#### [GOAL]
Your task is to quote the listing below exactly, beginning with its first line and ending on the line bearing "return np.array(ring)".

#### [PROVIDED RECORDS]
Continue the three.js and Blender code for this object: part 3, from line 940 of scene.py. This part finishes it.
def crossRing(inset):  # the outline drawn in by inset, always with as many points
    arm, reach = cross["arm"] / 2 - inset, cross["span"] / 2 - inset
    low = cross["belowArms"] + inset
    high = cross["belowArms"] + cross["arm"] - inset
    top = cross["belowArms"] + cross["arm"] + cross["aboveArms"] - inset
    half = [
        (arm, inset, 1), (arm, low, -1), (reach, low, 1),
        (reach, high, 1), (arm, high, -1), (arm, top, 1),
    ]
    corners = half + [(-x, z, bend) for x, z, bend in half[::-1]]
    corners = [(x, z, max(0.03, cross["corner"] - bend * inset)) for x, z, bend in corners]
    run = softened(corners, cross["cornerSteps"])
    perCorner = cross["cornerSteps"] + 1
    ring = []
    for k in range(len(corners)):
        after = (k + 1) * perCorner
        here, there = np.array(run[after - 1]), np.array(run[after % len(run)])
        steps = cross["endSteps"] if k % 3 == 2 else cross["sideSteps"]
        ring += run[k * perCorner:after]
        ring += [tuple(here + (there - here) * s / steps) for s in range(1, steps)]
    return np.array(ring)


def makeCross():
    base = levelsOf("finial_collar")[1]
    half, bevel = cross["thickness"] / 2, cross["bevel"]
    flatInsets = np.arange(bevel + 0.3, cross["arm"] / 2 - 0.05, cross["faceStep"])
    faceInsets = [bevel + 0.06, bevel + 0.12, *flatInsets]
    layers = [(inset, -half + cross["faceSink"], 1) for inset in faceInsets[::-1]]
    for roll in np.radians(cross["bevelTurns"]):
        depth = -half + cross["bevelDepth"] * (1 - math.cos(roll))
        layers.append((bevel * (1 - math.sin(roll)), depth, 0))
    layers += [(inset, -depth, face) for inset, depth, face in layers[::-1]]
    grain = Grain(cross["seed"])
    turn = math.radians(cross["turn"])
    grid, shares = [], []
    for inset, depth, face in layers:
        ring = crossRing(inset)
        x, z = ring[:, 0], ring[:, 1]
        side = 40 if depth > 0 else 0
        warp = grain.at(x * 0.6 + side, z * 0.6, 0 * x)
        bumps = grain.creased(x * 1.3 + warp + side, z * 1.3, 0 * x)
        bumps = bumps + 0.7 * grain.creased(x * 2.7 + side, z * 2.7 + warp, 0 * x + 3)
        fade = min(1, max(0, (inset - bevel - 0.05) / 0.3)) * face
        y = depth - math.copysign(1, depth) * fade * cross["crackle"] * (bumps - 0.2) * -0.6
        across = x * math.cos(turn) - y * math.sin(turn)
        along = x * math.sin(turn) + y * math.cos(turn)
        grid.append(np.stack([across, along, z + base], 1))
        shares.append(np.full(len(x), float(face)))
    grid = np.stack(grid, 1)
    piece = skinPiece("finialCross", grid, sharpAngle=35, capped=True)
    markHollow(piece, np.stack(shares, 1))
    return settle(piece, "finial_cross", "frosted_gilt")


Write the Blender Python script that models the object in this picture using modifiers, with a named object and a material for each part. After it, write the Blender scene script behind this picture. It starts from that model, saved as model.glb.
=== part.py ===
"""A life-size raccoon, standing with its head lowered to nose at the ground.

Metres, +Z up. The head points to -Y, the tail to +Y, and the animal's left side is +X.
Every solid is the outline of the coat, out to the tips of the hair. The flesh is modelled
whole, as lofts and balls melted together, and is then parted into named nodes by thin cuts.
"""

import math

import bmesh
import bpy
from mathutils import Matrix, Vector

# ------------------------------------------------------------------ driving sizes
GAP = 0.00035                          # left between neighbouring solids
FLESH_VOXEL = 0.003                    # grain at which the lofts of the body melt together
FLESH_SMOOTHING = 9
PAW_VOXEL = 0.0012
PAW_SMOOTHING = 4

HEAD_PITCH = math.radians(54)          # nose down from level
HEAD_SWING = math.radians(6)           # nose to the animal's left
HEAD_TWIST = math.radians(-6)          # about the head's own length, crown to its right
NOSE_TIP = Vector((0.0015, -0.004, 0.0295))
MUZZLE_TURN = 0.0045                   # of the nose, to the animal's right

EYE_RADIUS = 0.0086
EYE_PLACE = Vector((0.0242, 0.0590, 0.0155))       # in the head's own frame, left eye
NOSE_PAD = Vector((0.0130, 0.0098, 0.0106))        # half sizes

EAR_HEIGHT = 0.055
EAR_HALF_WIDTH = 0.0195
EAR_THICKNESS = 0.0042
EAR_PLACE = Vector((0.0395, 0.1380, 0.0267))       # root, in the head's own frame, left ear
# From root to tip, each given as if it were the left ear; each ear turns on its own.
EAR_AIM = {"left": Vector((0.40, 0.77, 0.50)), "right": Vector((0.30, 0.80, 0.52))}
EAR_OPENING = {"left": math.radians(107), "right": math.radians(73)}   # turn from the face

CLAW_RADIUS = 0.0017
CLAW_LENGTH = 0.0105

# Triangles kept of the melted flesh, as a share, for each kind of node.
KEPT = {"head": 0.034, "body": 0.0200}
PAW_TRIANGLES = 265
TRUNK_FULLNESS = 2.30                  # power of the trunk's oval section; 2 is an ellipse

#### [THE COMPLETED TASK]
Continue the three.js and Blender code for this object: part 3, from line 940 of scene.py. This part finishes it.
def crossRing(inset):  # the outline drawn in by inset, always with as many points
    arm, reach = cross["arm"] / 2 - inset, cross["span"] / 2 - inset
    low = cross["belowArms"] + inset
    high = cross["belowArms"] + cross["arm"] - inset
    top = cross["belowArms"] + cross["arm"] + cross["aboveArms"] - inset
    half = [
        (arm, inset, 1), (arm, low, -1), (reach, low, 1),
        (reach, high, 1), (arm, high, -1), (arm, top, 1),
    ]
    corners = half + [(-x, z, bend) for x, z, bend in half[::-1]]
    corners = [(x, z, max(0.03, cross["corner"] - bend * inset)) for x, z, bend in corners]
    run = softened(corners, cross["cornerSteps"])
    perCorner = cross["cornerSteps"] + 1
    ring = []
    for k in range(len(corners)):
        after = (k + 1) * perCorner
        here, there = np.array(run[after - 1]), np.array(run[after % len(run)])
        steps = cross["endSteps"] if k % 3 == 2 else cross["sideSteps"]
        ring += run[k * perCorner:after]
        ring += [tuple(here + (there - here) * s / steps) for s in range(1, steps)]
    return np.array(ring)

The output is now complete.